Lawsuit accuses Harvard Pilgrim of 'negligently failing' to protect members' data following breach

Harvard Pilgrim Health Care and its parent company, Point32Health, have been hit with a class-action lawsuit for allegedly failing to secure the personal information of over 2.5 million people.

Valeria Salerno Gonzales, a Harvard Pilgrim client, accused the insurer of “intentionally, willfully, recklessly, or negligently failing to take and implement adequate and reasonable measures” to protect personal health information, according to the lawsuit, which was filed in the U.S. District Court for the District of Massachusetts.

In a press release last month, the payer said “data was copied and taken from Harvard Pilgrim systems between March 28, 2023, and April 17, 2023. Harvard Pilgrim is taking this incident extremely seriously and deeply regrets any inconvenience this incident may cause.”

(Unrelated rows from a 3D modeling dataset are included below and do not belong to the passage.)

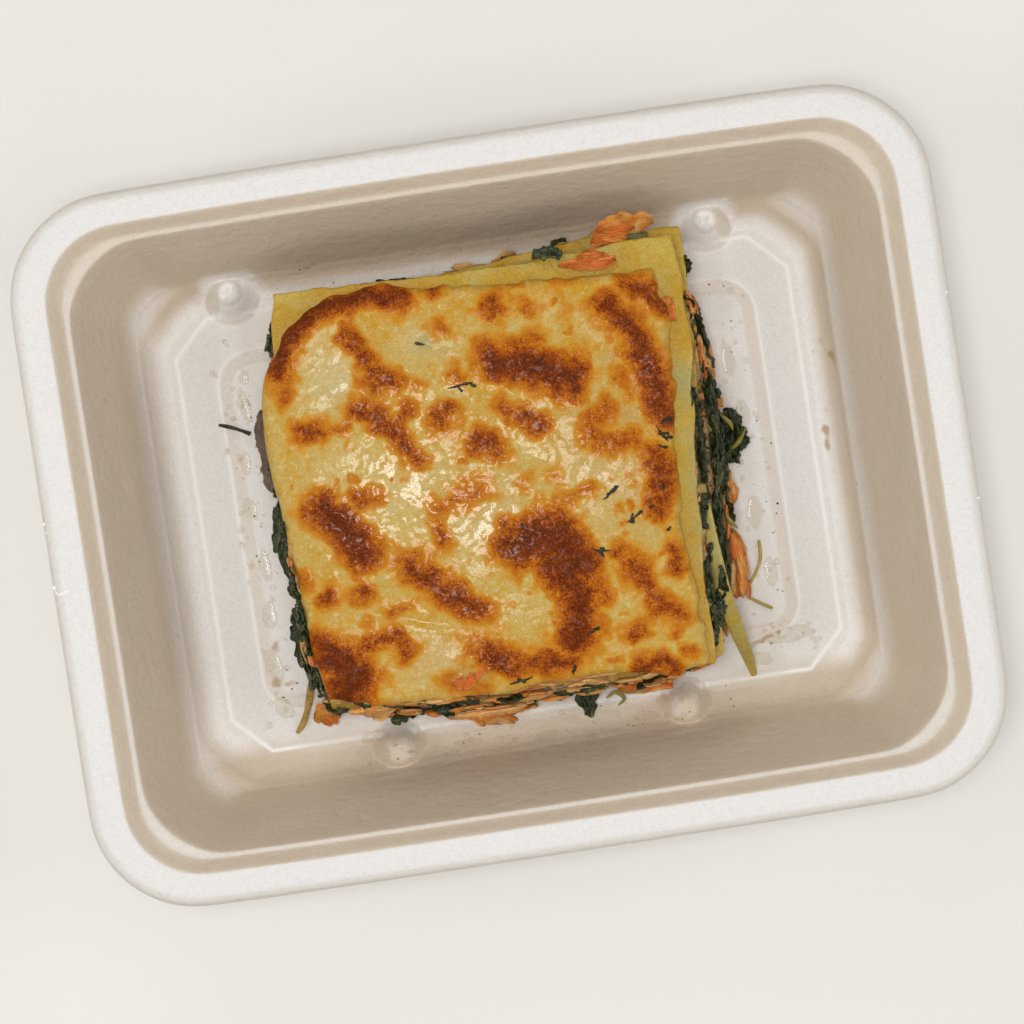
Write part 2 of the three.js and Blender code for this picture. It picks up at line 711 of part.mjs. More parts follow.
// The portion is put together from the tray up. A loose piece gives way to whatever it lies on, and a bit
// that would cross another piece is left out.
const trayRoom = room();
const inTray = (solid) => solid.subtract(trayRoom).volume() < SLIVER;
const clear = (solid, others) => others.every((other) => solid.intersect(other).isEmpty());

const stack = LAYERS.map((l, index) => {
  const solid = layer({ ...l, index });
  return { ...l, index, solid, skin: swollen(solid, GAP) };
});

const loose = [];
for (const piece of LOOSE) {
  const skins = [...stack, ...loose].map((other) => other.skin);
  const solid = largest(cutBy(piece.solid.intersect(trayRoom), skins));
  loose.push({ ...piece, solid, skin: swollen(solid, GAP) });
}

for (const filling of stack.filter(({ look }) => look === "filling")) {
  const skins = [...stack, ...loose].filter((other) => other !== filling).map((other) => other.skin);
  const kept = bits(filling).filter((bit) => inTray(bit) && clear(bit, skins));
  filling.solid = largest(joined(filling.solid, kept));
}
const crust = stack.at(-1);
crust.solid = largest(joined(crust.solid, HERBS.map(herb)));

function meshOf({ name, look, solid }) {
  const mesh = new THREE.Mesh(geometryOf(solid), new THREE.MeshStandardMaterial(COLOURS[look]));
  mesh.name = name;
  return mesh;
}

const portion = new THREE.Group();
portion.name = "portion";
portion.add(...[...stack, ...loose].map(meshOf));

const lasagna = new THREE.Group();
lasagna.name = "salmon_lasagna_in_tray";
lasagna.add(meshOf({ name: "tray", look: "pulp", solid: tray() }), portion);

export default lasagna;
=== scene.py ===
"""A baked portion of salmon and spinach lasagna in a meal tray of moulded pulp.

Sizes are millimetres in the part's frame, and become metres when a mesh is finished.
"""

import itertools
import logging
import math
from dataclasses import dataclass, field
from enum import Enum
from typing import Callable, Sequence

import bmesh
import bpy
import numpy as np
from mathutils import Matrix, Vector
from mathutils.bvhtree import BVHTree

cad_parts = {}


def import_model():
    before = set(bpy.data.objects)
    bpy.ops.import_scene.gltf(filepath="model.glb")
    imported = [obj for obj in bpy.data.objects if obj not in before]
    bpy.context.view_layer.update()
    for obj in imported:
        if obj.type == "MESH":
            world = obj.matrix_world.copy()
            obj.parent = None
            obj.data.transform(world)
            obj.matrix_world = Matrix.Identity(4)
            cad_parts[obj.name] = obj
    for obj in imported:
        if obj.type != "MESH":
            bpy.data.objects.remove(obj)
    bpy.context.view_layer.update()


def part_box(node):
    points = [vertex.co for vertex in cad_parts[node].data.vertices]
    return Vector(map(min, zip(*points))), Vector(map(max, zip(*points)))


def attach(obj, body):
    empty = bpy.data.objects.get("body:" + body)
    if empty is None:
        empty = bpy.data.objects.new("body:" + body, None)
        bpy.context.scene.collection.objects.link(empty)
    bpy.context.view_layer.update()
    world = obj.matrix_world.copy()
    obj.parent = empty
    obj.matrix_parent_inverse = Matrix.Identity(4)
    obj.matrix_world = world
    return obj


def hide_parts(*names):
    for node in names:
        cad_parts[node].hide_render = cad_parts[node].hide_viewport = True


LOG = logging.getLogger("lasagna")
MM = 0.001
SIDE_STEP = 0.02

Points = Array = np.ndarray
Placer = Callable[[Array, Array, Array], Points]
BuildMesh = bmesh.types.BMesh
Mesh = bpy.types.Mesh
Piece = bpy.types.Object
Material = bpy.types.Material
Rows = tuple[tuple[float, ...], ...]


class Slot(Enum):
    """Names of material slots."""

    PULP = "pulp"
    PASTA = "pasta"
    FILLING = "filling"
    CHEESE = "cheese"
    SALMON = "salmon"
    SKIN = "fish_skin"
    SPINACH = "spinach"


def cos_sin(turn: float) -> tuple[float, float]:
    """The cosine and the sine of an angle in degrees."""
    return math.cos(math.radians(turn)), math.sin(math.radians(turn))


# Smooth random values


def lattice_value(cells: Array, seed: int) -> Array:
    """Gives every lattice cell a repeatable value.

    Args:
        cells: Whole numbers, three to a cell.
        seed: Which of many sets of values.

    Returns:
        One value from 0 to 1 a cell.
    """
    mixed = cells[..., 0] * 73856093 ^ cells[..., 1] * 19349663 ^ cells[..., 2] * 83492791
    mixed = (mixed ^ (seed * 26544357)) * 1274126177
    mixed = (mixed ^ (mixed >> 15)) * 7198963
    return ((mixed ^ (mixed >> 17)) & 0xFFFF) / 0xFFFF


def noise(points: Points, size: float, seed: int = 0) -> Array:
    """Smooth noise through space.

    Args:
        points: Places in millimetres, three numbers each.
        size: Distance between neighbouring bumps.
        seed: Which of many patterns.

    Returns:
        One value from -1 to 1 a point.
    """
    scaled = points / size + 17.3 * seed
    low = np.floor(scaled).astype(np.int64)
    part = scaled - low
    part = part**3 * (part * (part * 6 - 15) + 10)
    total = np.zeros(len(points))
    for corner in itertools.product((0, 1), repeat=3):
        weight = np.prod(np.where(corner, part, 1 - part), axis=-1)
        total += weight * lattice_value(low + np.array(corner), seed)
    return 2 * total - 1


TILT = np.array(Matrix.Rotation(0.9, 3, Vector((1, 2, 3))))


def fractal(points: Points, size: float, octaves: int = 3, seed: int = 0) -> Array:
    """Noise with finer and weaker noise on it.

    Args:
        points: Places in millimetres.
        size: Distance between the largest bumps.
        octaves: How many sizes of bump there are.
        seed: Which of many patterns.

    Returns:
        One value from about -1 to 1 a point.
    """
    total = np.zeros(len(points))
    turned = points
    for octave in range(octaves):
        total += 0.5**octave * noise(turned, size / 2**octave, seed + 31 * octave)
        turned = turned @ TILT
    return total / (2 - 0.5 ** (octaves - 1))


def along(values: Sequence[float], t: Array) -> Array:
    """Reads a smooth curve through evenly spaced values.

    Args:
        values: The values, two or more.
        t: Where to read, from -1 to 1.

    Returns:
        The curve's values at t.
    """
    knots = np.asarray(values, float)
    place = np.clip((t + 1) / 2, 0, 1) * (len(knots) - 1)
    i = np.minimum(place.astype(int), len(knots) - 2)
    s = place - i
    a, b, c, d = (knots[np.clip(i + k, 0, len(knots) - 1)] for k in (-1, 0, 1, 2))
    return b + 0.5 * s * (c - a + s * (2 * a - 5 * b + 4 * c - d + s * (3 * (b - c) + d - a)))


def smoothstep(low: float, high: float, value: Array) -> Array:
    """Rises smoothly from 0 at low to 1 at high."""
    share = np.clip((value - low) / (high - low), 0, 1)
    return share * share * (3 - 2 * share)


# Meshes


def poured(part: BuildMesh, whole: BuildMesh, paint: dict[str, Array]) -> None:
    """Adds a finished part to a larger mesh.

    Args:
        part: The part, which is freed.
        whole: The mesh that takes it in.
        paint: Point attributes of the part.
    """
    mesh = bpy.data.meshes.new("part")
    part.to_mesh(mesh)
    part.free()
    for name, values in paint.items():
        paint_points(mesh, name, values)
    whole.from_mesh(mesh)
    bpy.data.meshes.remove(mesh)


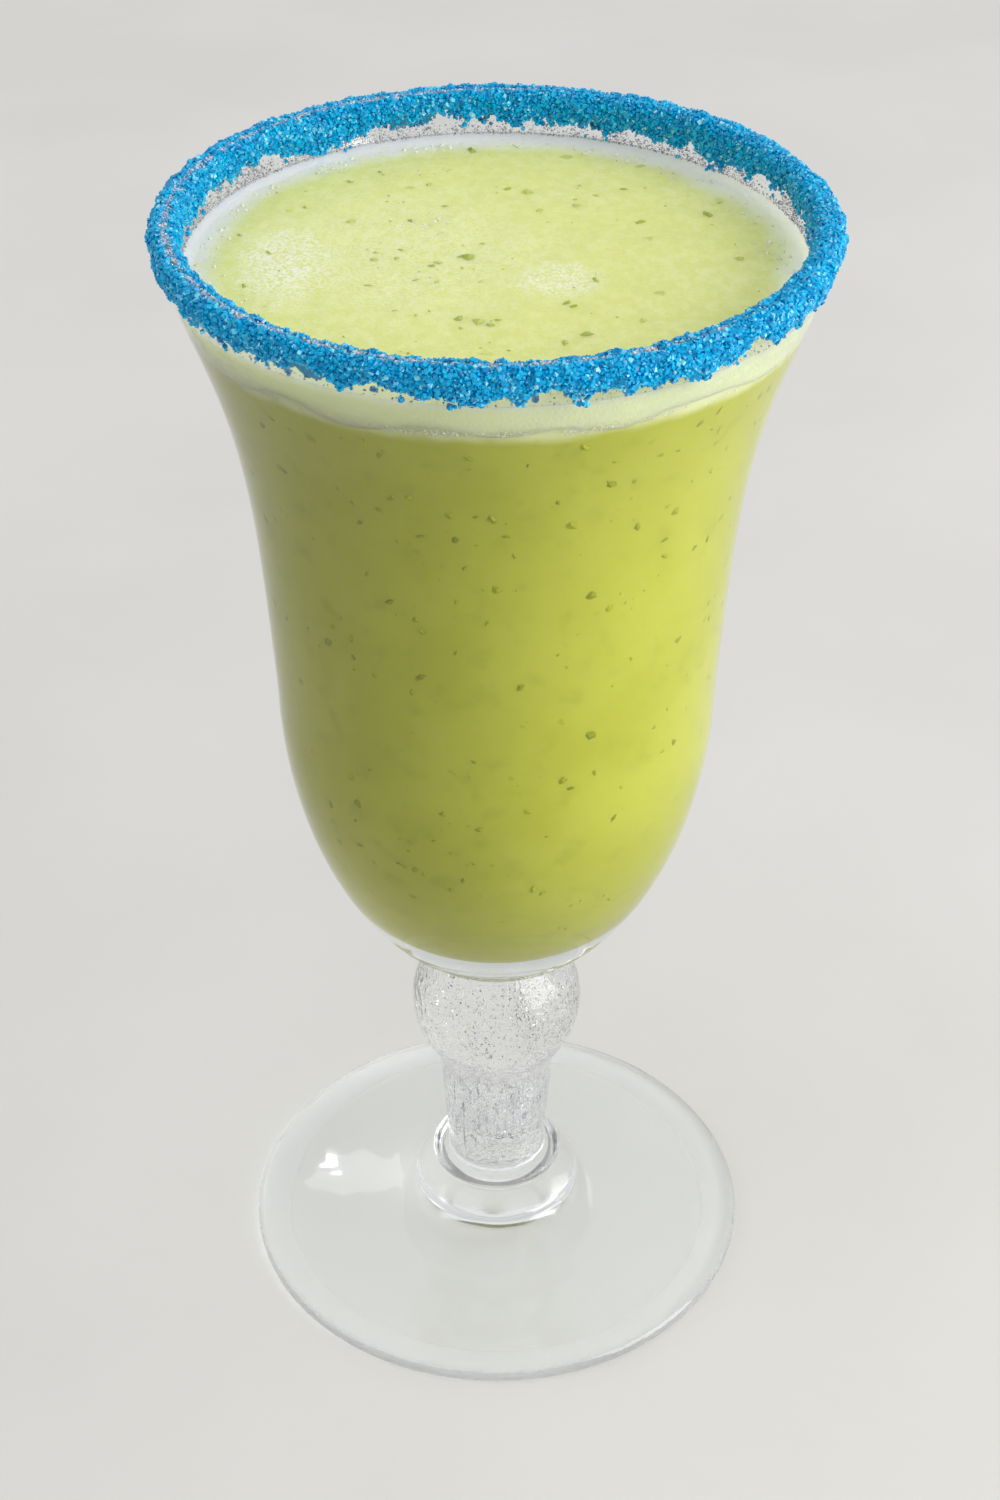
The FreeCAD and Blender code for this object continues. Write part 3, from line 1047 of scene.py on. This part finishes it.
def blue_sugar(nodes):
    tint = read(nodes, "tint")
    facet = read(nodes, "facet")
    colour = blend(tint.step(0.0, 0.7), SUGAR_DEEP, SUGAR_BLUE)
    # Facet shades are painted light, standing in for light bent inside the crystal; the palest
    # facets are painted glints.
    colour = blend(facet.step(0.35, 0.95) * 0.75, colour, SUGAR_CYAN)
    colour = blend(facet.step(0.92, 0.995), colour, SUGAR_ICE_AND_GLINT)
    # A few crystals turn near white: partly sugar without dye, partly painted sparkle.
    return sugar_skin(nodes, blend(tint.step(0.955, 0.985) * 0.8, colour, SUGAR_ICE_AND_GLINT))


def packed_sugar(nodes):
    grains = cells(own_place(nodes), 2200.0)
    shade = nodes.add("ShaderNodeSeparateColor", {0: grains.also("Color")})
    return sugar_skin(nodes, blend(shade, SUGAR_BLUE, SUGAR_CYAN), 0.4)


core = core_mesh()
face_outwards(core)
core.data.materials.append(make_finish("packed_sugar", packed_sugar))
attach(core, "root")
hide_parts("sugar_rim")
print("the sugar's core has", len(core.data.polygons), "faces")


# %% Crystals
def crystal(body, dice):
    """A block with two of its corners broken off."""
    corners = []
    stretch = (0.5, 0.5 * dice.uniform(0.75, 1.0), 0.5 * dice.uniform(0.6, 0.9))
    broken = dice.sample(range(8), 2)
    for number in range(8):
        corner = [1 if number >> axis & 1 else -1 for axis in range(3)]
        cuts = [(0, 0.5), (1, 0.5), (2, 0.5)] if number in broken else [(0, dice.uniform(0, 0.25))]
        for axis, cut in cuts:
            moved = [c * (1 - cut) if i == axis else c for i, c in enumerate(corner)]
            corners.append([c * s for c, s in zip(moved, stretch)])
    hull(body, corners)


STRAY_REACH = 1.5 * MM
CRUST_SHARE = 0.75


def crust_surface(side):
    """Where crystals lie: on the core, and thinly on the glass below its toe."""

    def where(angle, share):
        start, end = bare(angle, side), toe(angle, side)
        if share <= CRUST_SHARE:
            down = share / CRUST_SHARE
            place, out = lip_place(angle, side * (start + (end - start) * down))
            return place + out * crust_depth(angle, down), 1.0
        past = (share - CRUST_SHARE) / (1 - CRUST_SHARE)
        place, out = lip_place(angle, side * (end + STRAY_REACH * past))
        patch = 0.5 + noise.noise(place * 420)
        return place + out * 0.1 * MM, max(0.0, patch - 0.3 - 0.35 * past) * 0.8

    return ring_surface(900, 16, where, outwards=side < 0)


CRYSTALS = small_kinds("crystal", 8, crystal, 11)
BLUE_SUGAR = make_finish("blue_sugar", blue_sugar)
for side, name, seed in ((1, "sugar_outer", 3), (-1, "sugar_inner", 8)):
    scatter(
        name, crust_surface(side), CRYSTALS, BLUE_SUGAR, seed,
        spacing=0.31, density=1.8e7, size=(0.42, 0.74), depth=(0.0, 0.26),
    )

# %% [markdown]
# The very top of the lip carries only a thin line of smaller grains, many of which the dye
# never reached. Those look grey and lilac rather than blue, and their pale colour is also a
# painted highlight: denser at the back, they stand in for the bright reflection along the top
# of the lip. The line is widest on the left and at the front; on the right the blue crust
# closes over it.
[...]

Harvard Pilgrim offered free identity protection and two years of credit monitoring services for those whose data may have been stolen. “In response to this incident, Harvard Pilgrim is taking steps to implement additional data security enhancements and safeguards to better protect against similar events in the future," the insurer said.

The information stolen included names, home addresses, phone numbers and Social Security numbers as well as medical information “which may include test results, procedure descriptions, diagnoses, personal or family medical histories and data points applied to a set of demographic information for a particular patient,” the lawsuit said.

"We have made significant progress in bringing our systems back online and processing various business transactions," Point32Health spokesperson Kathleen Makela said in a statement to The Harvard Crimson. "Over the next few weeks, we expect more core functions and tools to come back online.”

Point32Health was created in 2021 by the merger of Harvard Pilgrim and Tufts Health Plan and, with about 2.4 million members, ranks as the second largest health plan in Massachusetts behind only Blue Cross Blue Shield of Massachusetts.

At the time, the companies predicted that their merger would increase access for members and allow for greater innovation and improved member experiences. Point32Health also said that it expected to save more than $100 million over time that it would use to reduce premiums and out-of-pocket costs for members.  

Gonzales alleges that both her personal health information and her personally identifiable information were stolen as a result of the data breach. The lawsuit said that Gonzales “suffered actual injury in the form of damages to and diminution in the value of their PHI/PII—a condition of intangible property that they entrusted to defendants, which was compromised in and as a result of the data breach.”

Gonzales said in the lawsuit that she had to spend time finding theft insurance options and monitoring her bank accounts. In addition, there was “time spent seeking legal counsel regarding their options for remedying and/or mitigating the effects of the data breach.”